• [Aim] Only one stretch of the data below should be repeated: the lines from the line containing "HINGE_AXIS_Y, HINGE_AXIS_Z), body)" through the line containing "bpy.context.scene.collection.objects.link(empty)", inclusive, exactly as they are.
___ Material provided
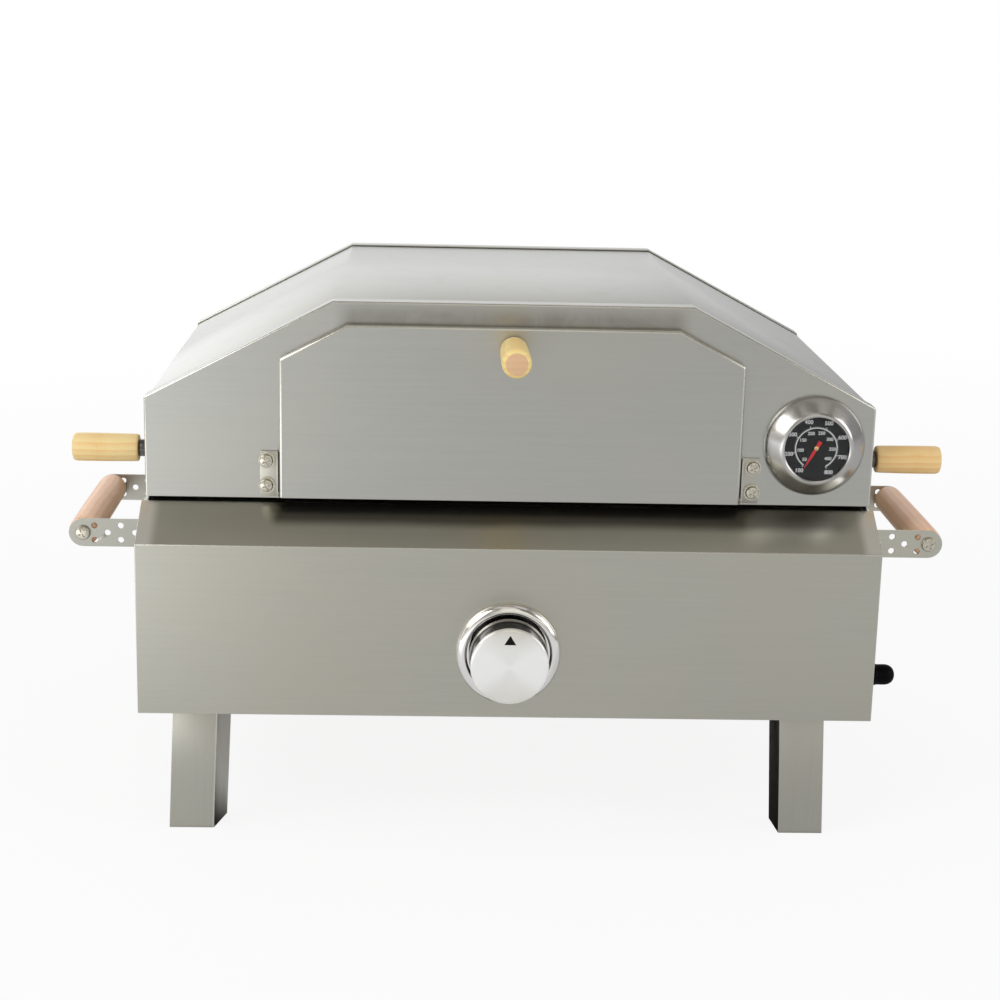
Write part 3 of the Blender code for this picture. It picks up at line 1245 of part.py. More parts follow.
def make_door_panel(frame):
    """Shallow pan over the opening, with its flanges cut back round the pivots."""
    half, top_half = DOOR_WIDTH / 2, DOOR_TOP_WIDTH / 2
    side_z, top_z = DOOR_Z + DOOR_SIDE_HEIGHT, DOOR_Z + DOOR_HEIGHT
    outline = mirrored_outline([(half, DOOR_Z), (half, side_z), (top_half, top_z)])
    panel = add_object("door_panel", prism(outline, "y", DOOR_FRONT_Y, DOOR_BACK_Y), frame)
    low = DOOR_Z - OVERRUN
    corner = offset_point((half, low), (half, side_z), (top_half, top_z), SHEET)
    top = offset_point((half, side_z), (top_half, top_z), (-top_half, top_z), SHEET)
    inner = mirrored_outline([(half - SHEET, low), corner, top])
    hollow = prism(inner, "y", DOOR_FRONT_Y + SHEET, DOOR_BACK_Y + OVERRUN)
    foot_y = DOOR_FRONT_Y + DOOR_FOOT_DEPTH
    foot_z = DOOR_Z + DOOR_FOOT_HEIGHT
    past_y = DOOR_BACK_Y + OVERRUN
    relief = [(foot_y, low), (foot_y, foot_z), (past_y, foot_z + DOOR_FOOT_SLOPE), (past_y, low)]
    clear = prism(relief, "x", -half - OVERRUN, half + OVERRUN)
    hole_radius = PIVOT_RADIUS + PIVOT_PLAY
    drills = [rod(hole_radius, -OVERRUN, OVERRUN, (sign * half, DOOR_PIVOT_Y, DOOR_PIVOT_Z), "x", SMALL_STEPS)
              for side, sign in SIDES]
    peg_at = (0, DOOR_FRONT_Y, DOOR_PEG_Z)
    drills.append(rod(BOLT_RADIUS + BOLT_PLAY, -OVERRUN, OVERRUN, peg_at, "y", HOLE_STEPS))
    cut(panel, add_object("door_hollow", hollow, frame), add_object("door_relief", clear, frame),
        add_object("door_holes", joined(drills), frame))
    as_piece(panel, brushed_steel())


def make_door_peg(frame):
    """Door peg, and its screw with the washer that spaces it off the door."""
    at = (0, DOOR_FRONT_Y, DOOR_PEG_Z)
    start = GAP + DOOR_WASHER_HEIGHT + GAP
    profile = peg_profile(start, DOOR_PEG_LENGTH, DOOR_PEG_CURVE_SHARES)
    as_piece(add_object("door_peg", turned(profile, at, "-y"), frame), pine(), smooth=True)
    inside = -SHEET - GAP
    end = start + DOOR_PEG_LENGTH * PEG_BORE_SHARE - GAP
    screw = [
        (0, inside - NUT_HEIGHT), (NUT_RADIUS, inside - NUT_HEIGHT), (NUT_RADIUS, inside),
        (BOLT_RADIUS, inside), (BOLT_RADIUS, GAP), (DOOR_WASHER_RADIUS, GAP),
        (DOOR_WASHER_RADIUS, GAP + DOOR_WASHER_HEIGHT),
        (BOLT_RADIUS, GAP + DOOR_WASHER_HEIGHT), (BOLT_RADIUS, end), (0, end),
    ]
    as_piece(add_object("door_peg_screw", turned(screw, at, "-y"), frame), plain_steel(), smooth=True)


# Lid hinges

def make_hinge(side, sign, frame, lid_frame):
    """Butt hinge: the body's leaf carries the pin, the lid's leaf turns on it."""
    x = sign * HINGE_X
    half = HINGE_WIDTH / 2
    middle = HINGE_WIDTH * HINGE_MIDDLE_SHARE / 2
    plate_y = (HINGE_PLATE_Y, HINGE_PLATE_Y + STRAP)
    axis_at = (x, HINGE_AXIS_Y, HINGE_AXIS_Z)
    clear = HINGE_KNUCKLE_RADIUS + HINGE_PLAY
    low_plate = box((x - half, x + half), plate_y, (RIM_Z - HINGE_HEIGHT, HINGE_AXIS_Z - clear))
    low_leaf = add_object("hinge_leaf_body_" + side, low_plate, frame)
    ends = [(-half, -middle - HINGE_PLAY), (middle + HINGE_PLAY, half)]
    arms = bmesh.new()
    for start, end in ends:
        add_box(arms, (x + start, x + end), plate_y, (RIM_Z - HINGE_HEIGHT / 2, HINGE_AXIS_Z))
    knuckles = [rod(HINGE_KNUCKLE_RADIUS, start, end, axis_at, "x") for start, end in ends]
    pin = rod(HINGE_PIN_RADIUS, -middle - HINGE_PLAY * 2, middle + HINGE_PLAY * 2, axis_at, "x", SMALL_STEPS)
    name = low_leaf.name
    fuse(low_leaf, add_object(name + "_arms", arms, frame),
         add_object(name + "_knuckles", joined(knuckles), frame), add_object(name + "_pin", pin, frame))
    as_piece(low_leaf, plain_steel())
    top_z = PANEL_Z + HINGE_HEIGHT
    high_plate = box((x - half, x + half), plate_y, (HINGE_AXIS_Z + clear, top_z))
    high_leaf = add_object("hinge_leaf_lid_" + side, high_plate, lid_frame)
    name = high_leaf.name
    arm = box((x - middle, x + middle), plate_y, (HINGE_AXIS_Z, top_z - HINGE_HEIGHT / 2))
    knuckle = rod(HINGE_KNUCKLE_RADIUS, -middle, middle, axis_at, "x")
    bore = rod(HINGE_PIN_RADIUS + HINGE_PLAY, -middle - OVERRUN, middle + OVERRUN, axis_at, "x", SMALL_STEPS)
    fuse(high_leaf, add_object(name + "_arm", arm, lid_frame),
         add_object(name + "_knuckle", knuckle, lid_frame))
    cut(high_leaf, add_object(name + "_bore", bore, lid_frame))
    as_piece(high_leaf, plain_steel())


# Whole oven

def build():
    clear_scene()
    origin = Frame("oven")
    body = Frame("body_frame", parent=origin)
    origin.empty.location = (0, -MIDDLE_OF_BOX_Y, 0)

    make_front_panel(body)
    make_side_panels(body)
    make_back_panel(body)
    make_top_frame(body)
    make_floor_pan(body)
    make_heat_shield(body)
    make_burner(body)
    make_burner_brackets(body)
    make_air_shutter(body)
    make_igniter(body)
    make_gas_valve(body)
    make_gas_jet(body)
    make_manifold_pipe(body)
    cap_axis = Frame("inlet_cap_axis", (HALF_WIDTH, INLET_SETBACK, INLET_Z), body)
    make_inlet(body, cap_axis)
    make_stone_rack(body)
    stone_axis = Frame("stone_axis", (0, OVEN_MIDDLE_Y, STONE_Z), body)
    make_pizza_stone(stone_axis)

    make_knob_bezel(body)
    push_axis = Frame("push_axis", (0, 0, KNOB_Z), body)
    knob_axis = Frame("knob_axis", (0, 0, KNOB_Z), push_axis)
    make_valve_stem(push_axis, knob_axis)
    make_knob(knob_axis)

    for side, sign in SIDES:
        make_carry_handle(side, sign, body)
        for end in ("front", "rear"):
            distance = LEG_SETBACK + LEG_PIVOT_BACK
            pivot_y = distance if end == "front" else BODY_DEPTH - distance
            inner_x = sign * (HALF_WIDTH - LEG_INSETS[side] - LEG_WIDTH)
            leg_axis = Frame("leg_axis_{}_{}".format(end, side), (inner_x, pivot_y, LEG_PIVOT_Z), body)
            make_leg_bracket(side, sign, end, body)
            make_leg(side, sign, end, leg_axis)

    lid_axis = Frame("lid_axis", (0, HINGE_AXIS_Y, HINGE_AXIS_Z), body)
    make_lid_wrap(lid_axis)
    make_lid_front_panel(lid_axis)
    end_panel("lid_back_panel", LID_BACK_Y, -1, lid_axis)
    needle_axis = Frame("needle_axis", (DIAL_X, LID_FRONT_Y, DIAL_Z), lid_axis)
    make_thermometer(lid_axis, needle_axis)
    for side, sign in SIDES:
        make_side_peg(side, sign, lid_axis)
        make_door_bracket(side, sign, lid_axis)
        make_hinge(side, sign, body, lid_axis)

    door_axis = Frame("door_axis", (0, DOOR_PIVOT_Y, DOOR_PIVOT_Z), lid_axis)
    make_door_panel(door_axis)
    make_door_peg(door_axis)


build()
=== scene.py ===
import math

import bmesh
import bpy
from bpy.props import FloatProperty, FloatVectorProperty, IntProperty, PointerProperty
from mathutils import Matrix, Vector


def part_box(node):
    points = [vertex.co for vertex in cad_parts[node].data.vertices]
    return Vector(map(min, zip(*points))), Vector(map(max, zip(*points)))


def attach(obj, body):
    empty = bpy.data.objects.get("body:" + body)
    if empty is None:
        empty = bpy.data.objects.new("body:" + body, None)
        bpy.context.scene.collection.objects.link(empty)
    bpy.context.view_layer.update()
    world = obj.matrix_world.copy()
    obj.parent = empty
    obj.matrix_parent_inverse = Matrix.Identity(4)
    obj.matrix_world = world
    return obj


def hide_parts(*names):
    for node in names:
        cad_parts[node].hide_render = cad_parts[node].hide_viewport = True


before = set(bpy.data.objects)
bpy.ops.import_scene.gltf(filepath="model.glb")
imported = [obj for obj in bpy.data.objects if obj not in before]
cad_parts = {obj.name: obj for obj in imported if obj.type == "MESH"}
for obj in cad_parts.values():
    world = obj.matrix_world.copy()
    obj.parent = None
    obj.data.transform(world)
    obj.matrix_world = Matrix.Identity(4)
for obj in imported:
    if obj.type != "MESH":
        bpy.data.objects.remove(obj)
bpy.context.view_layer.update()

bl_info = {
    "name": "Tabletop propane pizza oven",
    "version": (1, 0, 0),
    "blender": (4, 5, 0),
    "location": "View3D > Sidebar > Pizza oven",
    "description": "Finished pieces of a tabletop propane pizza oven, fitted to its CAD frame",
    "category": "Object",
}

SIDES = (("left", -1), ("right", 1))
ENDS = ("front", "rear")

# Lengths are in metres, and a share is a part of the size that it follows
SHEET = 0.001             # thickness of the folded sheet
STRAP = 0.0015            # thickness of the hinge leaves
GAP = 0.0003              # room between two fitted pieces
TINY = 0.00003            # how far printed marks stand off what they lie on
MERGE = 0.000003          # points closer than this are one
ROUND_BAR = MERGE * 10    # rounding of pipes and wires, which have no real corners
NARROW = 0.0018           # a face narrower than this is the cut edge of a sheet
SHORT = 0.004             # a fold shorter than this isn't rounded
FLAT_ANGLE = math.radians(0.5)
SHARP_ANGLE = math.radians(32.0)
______
• [Response below]
    lid_axis = Frame("lid_axis", (0, HINGE_AXIS_Y, HINGE_AXIS_Z), body)
    make_lid_wrap(lid_axis)
    make_lid_front_panel(lid_axis)
    end_panel("lid_back_panel", LID_BACK_Y, -1, lid_axis)
    needle_axis = Frame("needle_axis", (DIAL_X, LID_FRONT_Y, DIAL_Z), lid_axis)
    make_thermometer(lid_axis, needle_axis)
    for side, sign in SIDES:
        make_side_peg(side, sign, lid_axis)
        make_door_bracket(side, sign, lid_axis)
        make_hinge(side, sign, body, lid_axis)

    door_axis = Frame("door_axis", (0, DOOR_PIVOT_Y, DOOR_PIVOT_Z), lid_axis)
    make_door_panel(door_axis)
    make_door_peg(door_axis)


build()
=== scene.py ===
import math

import bmesh
import bpy
from bpy.props import FloatProperty, FloatVectorProperty, IntProperty, PointerProperty
from mathutils import Matrix, Vector


def part_box(node):
    points = [vertex.co for vertex in cad_parts[node].data.vertices]
    return Vector(map(min, zip(*points))), Vector(map(max, zip(*points)))


def attach(obj, body):
    empty = bpy.data.objects.get("body:" + body)
    if empty is None:
        empty = bpy.data.objects.new("body:" + body, None)
        bpy.context.scene.collection.objects.link(empty)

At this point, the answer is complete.